The real horror in The Shining is not of Danny’s bloodied father, wielding a
roque mallet and hollering at Danny to take his medicine (although that is, admittedly, very scary); it’s of that evil hotel, with its black soul and hungry spirits. At least, that’s my opinion.
(But I will say that a hedge maze is infinitely more scary than topiary lions that come to life.)
To answer the question of whether or not The Shining stands the test of time? The answer is clear: yes, yes it does. The Shining remains one of my favorite Stephen King novels, and I cannot wait to revisit Danny Torrance in Doctor Sleep (hopefully he fares better than young Jack Sawyer in Black House).

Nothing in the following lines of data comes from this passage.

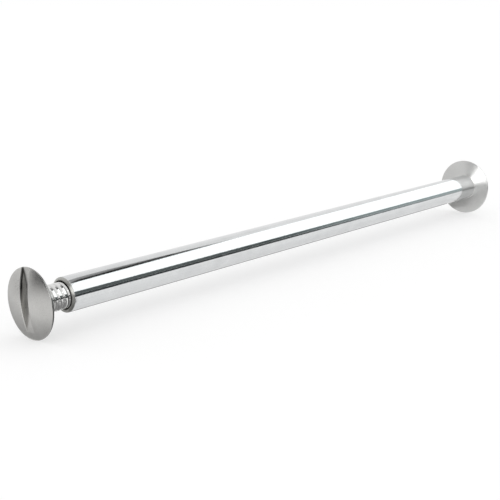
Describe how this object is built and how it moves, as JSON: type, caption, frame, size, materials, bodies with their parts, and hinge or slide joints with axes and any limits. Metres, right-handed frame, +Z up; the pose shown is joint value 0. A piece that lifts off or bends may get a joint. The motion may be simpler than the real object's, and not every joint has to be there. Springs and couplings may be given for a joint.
{
  "type": "binding barrel screw",
  "caption": "Long binding barrel with a plain domed head, closed by a slotted domed screw that threads into its mouth; clamps punched sheets or panels between the two heads.",
  "frame": {"origin": "on the surface the part lies on, under the axis and midway along the length", "axes": "+X along the common axis from the screw's head to the barrel's head, +Z up"},
  "size_m": [0.146, 0.0142, 0.0143],
  "materials": {
    "barrel_metal": "bright drawn shank, fine turned lines on the head",
    "screw_metal": "satin head with fine turned lines, bright thread"
  },
  "bodies": {
    "barrel": {"barrel": "barrel_metal"},
    "screw": {"screw": "screw_metal"}
  },
  "joints": [
    {"name": "screw_travel", "type": "slide", "parent": "barrel", "child": "screw", "axis": [-1, 0, 0], "range_m": [-0.00635, 0.0127]}
  ]
}
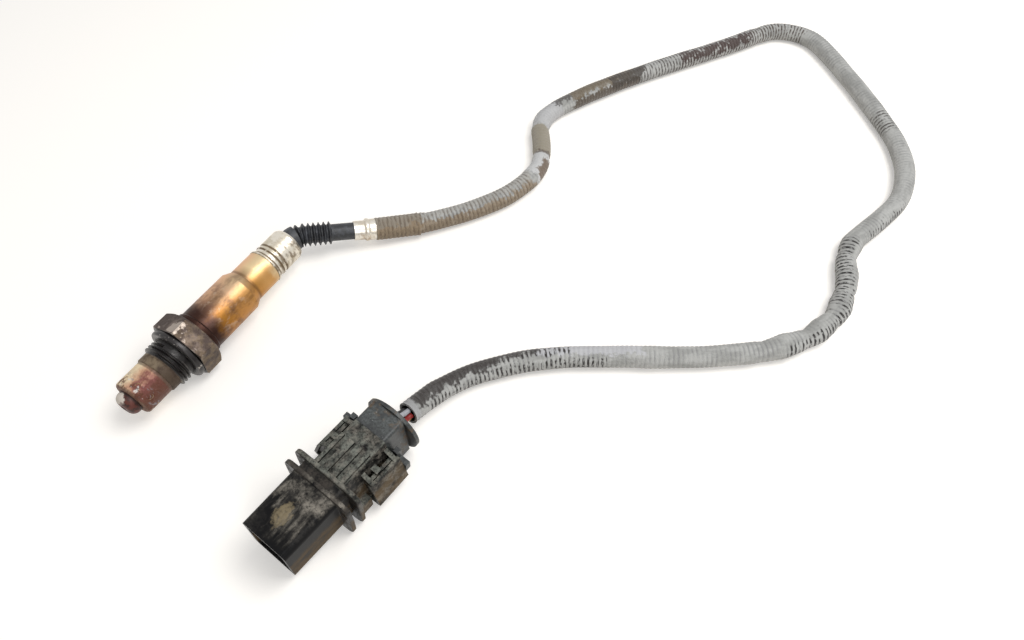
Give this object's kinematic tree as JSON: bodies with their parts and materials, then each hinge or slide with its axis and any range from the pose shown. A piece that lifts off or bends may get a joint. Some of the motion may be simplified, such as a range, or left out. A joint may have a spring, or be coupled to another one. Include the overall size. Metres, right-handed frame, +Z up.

“Good boy,” Hallorann said. He produced a large key ring from the pocket of his blue serge jacket and unlocked the trunk. As he lifted the bags in he said: “You shine on, boy. Harder than anyone I ever met in my life. And I’m sixty years old this January.”
“You got a knack,” Hallorann said, turning to him. “Me, I’ve always called it my shining. That’s what my grandmother called it, too. She had it. We used to sit in the kitchen when I was a boy no older than you and have long talks without even openin our mouths.”
Hallorann smiled at Danny’s openmouthed, almost hungry expression and said, “Come on up and sit in the car with me for a few minutes. Want to talk to you.” He slammed the trunk.